# Written problem
Print, exactly as they stand, the lines from the start of the listing to the line containing "stays its finish.", inclusive.

--------

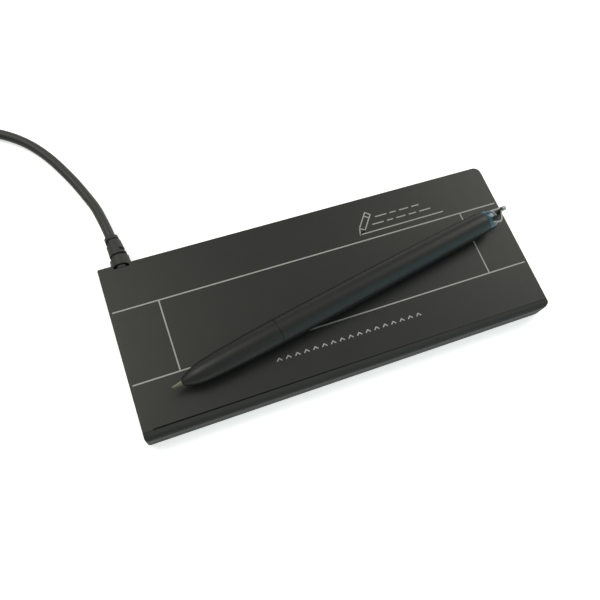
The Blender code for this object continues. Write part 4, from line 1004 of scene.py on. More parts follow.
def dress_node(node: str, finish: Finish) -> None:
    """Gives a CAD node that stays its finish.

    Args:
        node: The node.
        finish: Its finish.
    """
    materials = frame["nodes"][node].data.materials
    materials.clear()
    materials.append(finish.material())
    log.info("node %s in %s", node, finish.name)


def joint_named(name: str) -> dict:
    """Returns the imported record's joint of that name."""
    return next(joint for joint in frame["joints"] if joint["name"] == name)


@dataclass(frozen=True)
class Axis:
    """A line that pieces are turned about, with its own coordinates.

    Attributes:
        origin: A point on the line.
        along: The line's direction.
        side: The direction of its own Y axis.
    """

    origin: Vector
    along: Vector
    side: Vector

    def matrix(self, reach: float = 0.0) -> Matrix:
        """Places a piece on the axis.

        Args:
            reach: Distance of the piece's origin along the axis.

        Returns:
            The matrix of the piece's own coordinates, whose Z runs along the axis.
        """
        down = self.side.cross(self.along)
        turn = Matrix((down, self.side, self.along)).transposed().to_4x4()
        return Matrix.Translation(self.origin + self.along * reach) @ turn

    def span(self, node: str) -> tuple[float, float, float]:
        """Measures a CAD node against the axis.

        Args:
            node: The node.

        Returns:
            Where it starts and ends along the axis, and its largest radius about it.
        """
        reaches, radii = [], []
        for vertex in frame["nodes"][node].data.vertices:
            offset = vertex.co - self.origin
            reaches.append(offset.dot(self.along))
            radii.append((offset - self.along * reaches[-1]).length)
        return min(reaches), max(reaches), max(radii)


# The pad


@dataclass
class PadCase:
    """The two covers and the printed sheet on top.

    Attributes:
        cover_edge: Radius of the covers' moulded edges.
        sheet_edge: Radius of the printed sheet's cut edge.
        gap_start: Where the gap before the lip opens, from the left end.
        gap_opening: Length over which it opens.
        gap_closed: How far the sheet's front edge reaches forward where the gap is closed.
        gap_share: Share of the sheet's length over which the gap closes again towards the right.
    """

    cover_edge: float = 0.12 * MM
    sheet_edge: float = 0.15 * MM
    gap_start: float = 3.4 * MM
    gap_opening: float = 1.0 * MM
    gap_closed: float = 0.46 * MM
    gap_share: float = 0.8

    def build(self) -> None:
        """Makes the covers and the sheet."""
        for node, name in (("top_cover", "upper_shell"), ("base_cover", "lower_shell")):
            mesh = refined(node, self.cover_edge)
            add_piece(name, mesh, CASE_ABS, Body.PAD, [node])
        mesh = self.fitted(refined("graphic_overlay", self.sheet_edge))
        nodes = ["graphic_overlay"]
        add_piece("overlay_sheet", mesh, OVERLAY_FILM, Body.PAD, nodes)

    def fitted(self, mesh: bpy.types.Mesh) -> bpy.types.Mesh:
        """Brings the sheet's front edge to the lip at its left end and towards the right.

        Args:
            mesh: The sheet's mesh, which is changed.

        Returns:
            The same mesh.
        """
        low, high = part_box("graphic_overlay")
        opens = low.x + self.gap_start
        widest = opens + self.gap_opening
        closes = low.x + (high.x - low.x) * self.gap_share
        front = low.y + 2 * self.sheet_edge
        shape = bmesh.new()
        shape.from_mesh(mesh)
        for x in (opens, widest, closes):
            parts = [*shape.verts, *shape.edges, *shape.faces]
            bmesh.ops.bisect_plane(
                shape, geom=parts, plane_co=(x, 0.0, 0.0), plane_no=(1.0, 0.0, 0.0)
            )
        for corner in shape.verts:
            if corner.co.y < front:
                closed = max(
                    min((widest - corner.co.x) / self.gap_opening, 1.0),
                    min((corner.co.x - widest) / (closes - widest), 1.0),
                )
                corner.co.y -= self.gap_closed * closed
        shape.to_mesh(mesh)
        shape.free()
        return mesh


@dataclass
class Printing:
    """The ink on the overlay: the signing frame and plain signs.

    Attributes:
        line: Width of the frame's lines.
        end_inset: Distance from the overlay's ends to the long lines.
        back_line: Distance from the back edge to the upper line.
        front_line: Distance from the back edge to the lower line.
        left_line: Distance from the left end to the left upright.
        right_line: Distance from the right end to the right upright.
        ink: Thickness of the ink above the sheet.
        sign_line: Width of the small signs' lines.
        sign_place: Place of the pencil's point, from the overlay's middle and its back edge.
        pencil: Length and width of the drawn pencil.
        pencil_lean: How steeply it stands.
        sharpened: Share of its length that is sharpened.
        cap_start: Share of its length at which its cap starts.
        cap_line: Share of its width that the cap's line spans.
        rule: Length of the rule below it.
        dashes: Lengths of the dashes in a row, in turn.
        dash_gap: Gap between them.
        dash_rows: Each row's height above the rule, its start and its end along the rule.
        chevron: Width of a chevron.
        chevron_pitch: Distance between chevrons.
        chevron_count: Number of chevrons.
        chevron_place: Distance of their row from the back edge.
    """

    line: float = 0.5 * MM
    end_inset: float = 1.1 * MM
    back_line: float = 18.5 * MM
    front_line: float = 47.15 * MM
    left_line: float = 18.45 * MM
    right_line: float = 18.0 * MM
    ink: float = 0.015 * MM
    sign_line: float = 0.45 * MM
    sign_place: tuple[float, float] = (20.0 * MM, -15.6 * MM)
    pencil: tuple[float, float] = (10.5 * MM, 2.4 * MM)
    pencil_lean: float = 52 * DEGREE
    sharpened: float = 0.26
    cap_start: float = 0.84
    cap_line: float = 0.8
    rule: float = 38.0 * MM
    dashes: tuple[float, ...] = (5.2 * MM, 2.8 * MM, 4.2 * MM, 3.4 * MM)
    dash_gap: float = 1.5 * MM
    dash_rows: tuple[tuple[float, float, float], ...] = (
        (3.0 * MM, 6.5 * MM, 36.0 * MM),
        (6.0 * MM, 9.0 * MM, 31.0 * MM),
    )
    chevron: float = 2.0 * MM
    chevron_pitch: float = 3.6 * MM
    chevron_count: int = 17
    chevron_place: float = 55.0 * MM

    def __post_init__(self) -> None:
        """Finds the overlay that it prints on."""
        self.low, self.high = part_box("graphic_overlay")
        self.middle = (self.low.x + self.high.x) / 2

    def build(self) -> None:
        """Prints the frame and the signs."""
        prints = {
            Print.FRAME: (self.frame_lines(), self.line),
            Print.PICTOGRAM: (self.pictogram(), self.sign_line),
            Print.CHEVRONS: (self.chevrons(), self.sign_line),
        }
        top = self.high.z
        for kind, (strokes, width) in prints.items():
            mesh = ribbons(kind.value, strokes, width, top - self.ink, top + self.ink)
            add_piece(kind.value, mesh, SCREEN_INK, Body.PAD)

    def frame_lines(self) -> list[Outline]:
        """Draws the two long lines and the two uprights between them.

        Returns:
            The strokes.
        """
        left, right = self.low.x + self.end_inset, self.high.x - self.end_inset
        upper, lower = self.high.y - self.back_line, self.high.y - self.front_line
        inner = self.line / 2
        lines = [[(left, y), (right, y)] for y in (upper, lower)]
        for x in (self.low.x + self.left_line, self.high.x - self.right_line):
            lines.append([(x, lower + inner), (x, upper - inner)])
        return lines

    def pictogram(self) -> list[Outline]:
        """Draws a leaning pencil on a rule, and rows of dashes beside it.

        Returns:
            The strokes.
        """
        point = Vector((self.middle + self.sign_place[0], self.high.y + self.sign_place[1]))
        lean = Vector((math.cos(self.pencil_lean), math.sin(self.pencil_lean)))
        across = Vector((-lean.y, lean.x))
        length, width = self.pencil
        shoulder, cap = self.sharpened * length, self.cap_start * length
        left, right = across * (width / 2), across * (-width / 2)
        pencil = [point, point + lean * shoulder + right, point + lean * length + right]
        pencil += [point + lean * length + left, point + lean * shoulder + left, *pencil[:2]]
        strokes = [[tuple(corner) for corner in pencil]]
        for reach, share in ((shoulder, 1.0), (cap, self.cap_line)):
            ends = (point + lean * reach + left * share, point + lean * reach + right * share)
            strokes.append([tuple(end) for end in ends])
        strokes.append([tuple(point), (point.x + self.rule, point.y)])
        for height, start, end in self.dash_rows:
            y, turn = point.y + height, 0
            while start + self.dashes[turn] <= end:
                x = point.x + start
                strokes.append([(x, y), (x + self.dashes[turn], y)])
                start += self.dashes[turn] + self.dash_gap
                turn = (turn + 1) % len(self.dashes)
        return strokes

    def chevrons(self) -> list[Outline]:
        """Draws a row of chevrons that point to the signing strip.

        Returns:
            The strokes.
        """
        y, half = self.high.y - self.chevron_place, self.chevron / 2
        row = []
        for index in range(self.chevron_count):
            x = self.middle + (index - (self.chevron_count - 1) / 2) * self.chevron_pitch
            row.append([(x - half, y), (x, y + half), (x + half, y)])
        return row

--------

# Written response
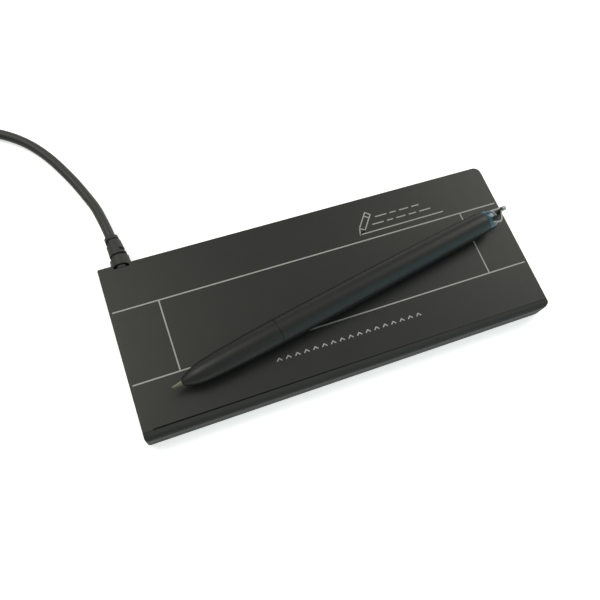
The Blender code for this object continues. Write part 4, from line 1004 of scene.py on. More parts follow.
def dress_node(node: str, finish: Finish) -> None:
    """Gives a CAD node that stays its finish.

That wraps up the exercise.